By Johan Ahlander and Anna Ringstrom
STOCKHOLM (Reuters) -Stefan Lofven was on Sunday hours away from becoming the first Swedish Prime Minister to lose a no-confidence vote, after failing in a last-ditch effort to secure majority support in parliament for proposed rent reforms.
The vote was called last week for Monday by the anti-immigration Sweden Democrats, after the Left Party, which Lofven relies on to pass legislation, withdrew its support over his plan to liberalise Sweden’s rigid rent control system.
Lofven’s centrist Social Democrats have led a fragile minority government since inconclusive elections in 2018, striking a deal on a broad reform programme with two centre-right parties.
In one of many concessions to the Liberals and the Centre Party, he agreed to submit a proposal to parliament in the autumn to abolish collective bargaining for rents for newly built apartments. [L5N2O01LC]
Lofven sought to soften the reform on Sunday by inviting landlords and tenant organisations for negotiations, but the Left Party dismissed that initiative as “political theatre.”
“Following the notice we have received today, the Left Party will vote ‘red’ tomorrow against Stefan Lofven,” its leader Nooshi Dadgostar told a news conference.
If, as appears almost certain, Lofven loses Monday’s vote, he can either resign and let the speaker task lawmakers with trying to form a new government, or call a snap election, something that has not happened in Sweden since 1958.

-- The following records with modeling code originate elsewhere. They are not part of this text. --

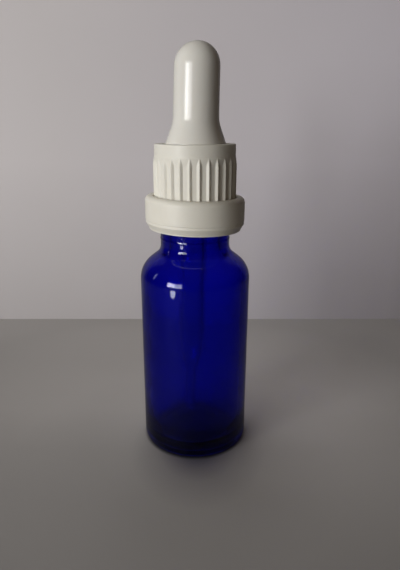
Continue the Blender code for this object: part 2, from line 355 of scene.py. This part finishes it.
def foot_stipple(r, z, angle):
    """Small hollows round the flat ring that the bottle stands on."""
    on_foot = (z < 0.02) & (r > FOOT_RING) & (r < FOOT_RING + STIPPLE_WIDTH)
    round_share = 0.5 - 0.5 * np.cos(STIPPLE_COUNT * angle)
    across_share = np.sin(np.clip((r - FOOT_RING) / STIPPLE_WIDTH, 0, 1) * math.pi)
    return np.where(on_foot, STIPPLE_DEPTH * round_share * across_share, 0.0)


def bottle_shift(r, z, angle):
    within = r < INNER_BODY + 0.05
    new_r = r + neck_thread(r, z, angle) + uneven_wall(r, z, angle, within) + mould_seams(r, z, angle)
    new_r = np.where(r > OUTER_FROM, np.minimum(new_r, BODY), new_r)
    new_z = z + uneven_floor(r, z, angle, within) + foot_stipple(r, z, angle)
    return new_r, new_z


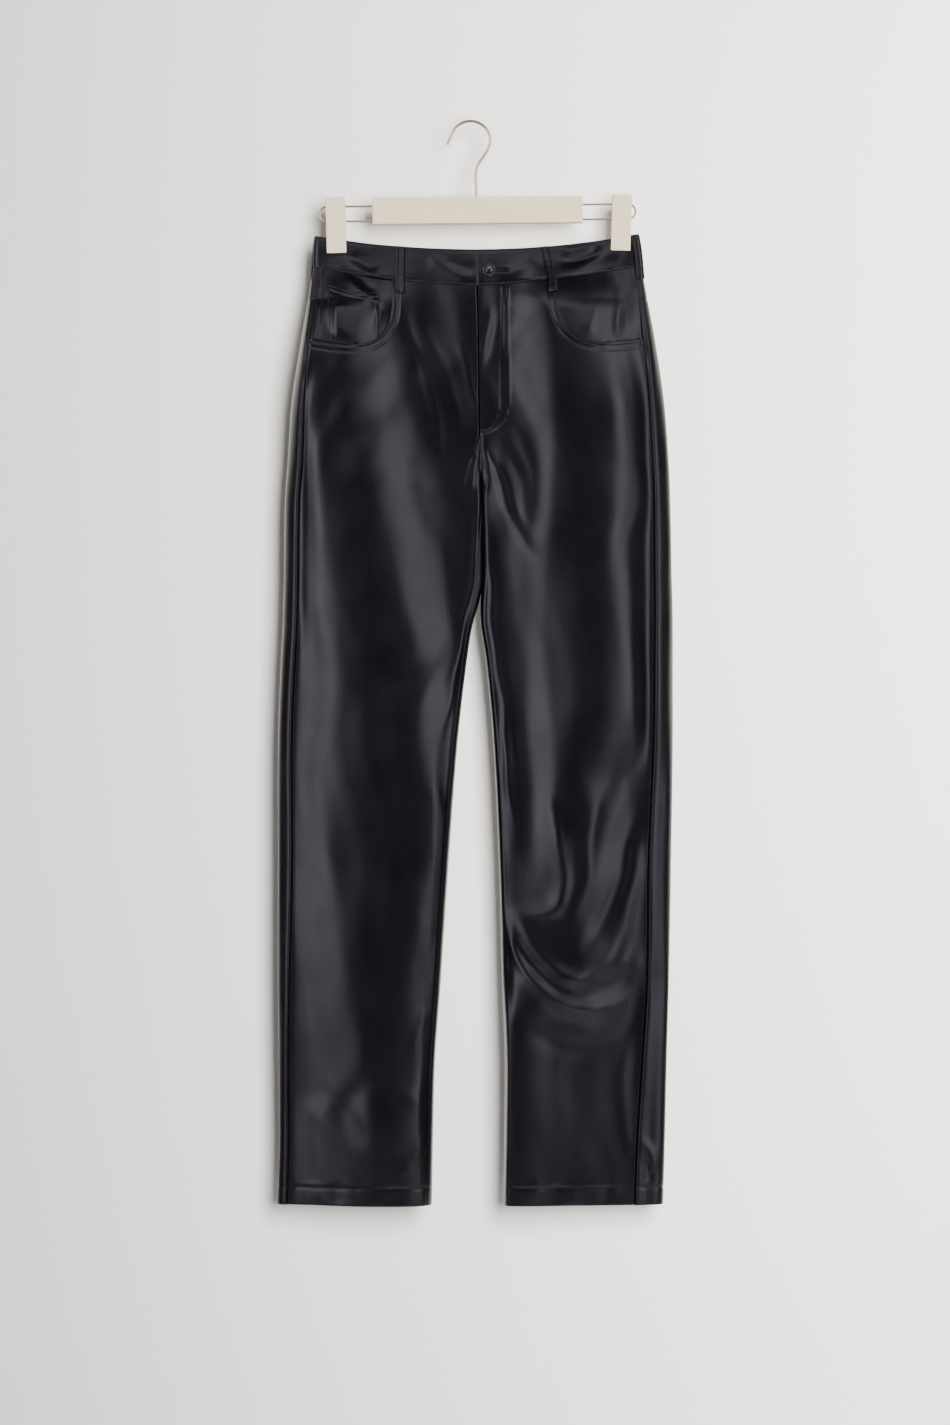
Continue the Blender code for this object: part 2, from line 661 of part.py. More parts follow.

In either case, national elections scheduled for September next year would go ahead as planned.
Lofven, who took four months to form a government after the 2018 election, called the Left Party’s reaction irresponsible.
“We now expect that other political parties are prepared to be responsible and not plunge Sweden into a political crisis,” he told a news conference.
Economists have said they do not expect the political uncertainty to weigh on Sweden’s economy given the strict fiscal rules the country operates under.